J: Is music your full-time focus? 
T: It’s definitely at the forefront of our minds and our efforts. Unfortunately, we’re not really at a place where we can drop everything and pursue it full time just yet. The hope is that eventually we’ll be able to do that but for now we’re caught in that strange balancing act between where we are and where we want to be. As frustrating as that can be sometimes, I think a lot of good has come of it.

J: A little while ago Thieves opened for Glasvegas. Are you fans of the band? What was the crowd like?  
T: The show was great. Because we’re musically across the board, some of us tend to like it more than others. It was none the less, a really great experience. They were very kind and gracious. Far more so than you would ever expect from an international act.

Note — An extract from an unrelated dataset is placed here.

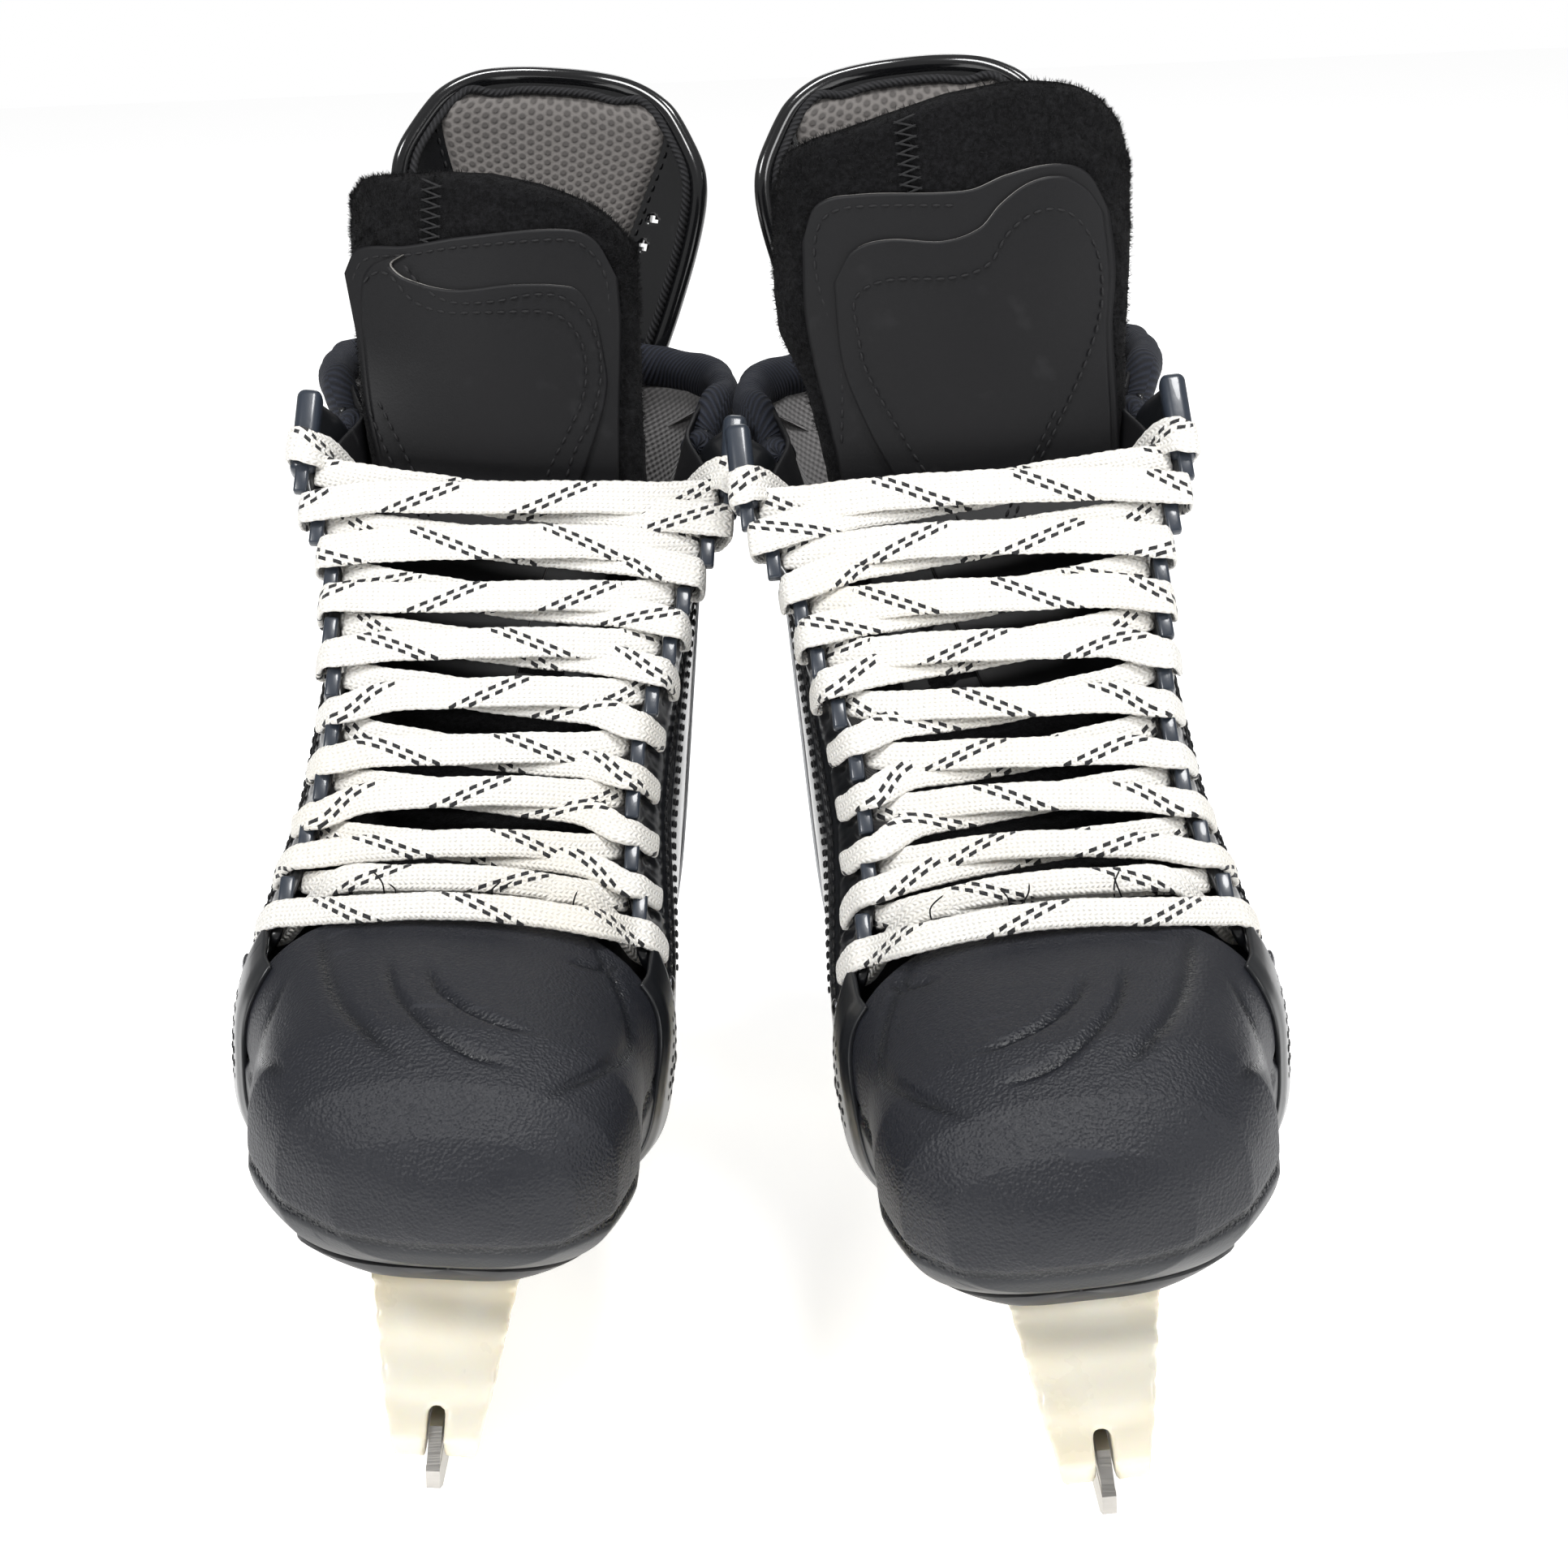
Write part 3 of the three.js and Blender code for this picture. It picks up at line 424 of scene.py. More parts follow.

The night of that show also happened to be Ryan’s 21st birthday, so shortly after our set they hand delivered a bottle of wine and had a few words with us before they played. As far as the crowd, it’s always fun to play to new faces. We were a little unsure about how that crowd in particular would respond to us, because most of them had come to see Glasvegas but they were very receptive and involved.   

J: was the Divider release show?  I wish I could have been there.  Was it magical?  Wait!  Don't tell me.  It'll hurt too much. (just kidding)
T: It was definitely a landmark for us as a band. The show sold out, which none of us really expected. We were supported by two phenomenal opening acts, who happen to be close friends of ours. Having them on the bill really added to the night. We spent over a year conceptualizing, writing and recording this record, so to finally put it in people’s hands and be able to share the last year of our lives was extremely liberating.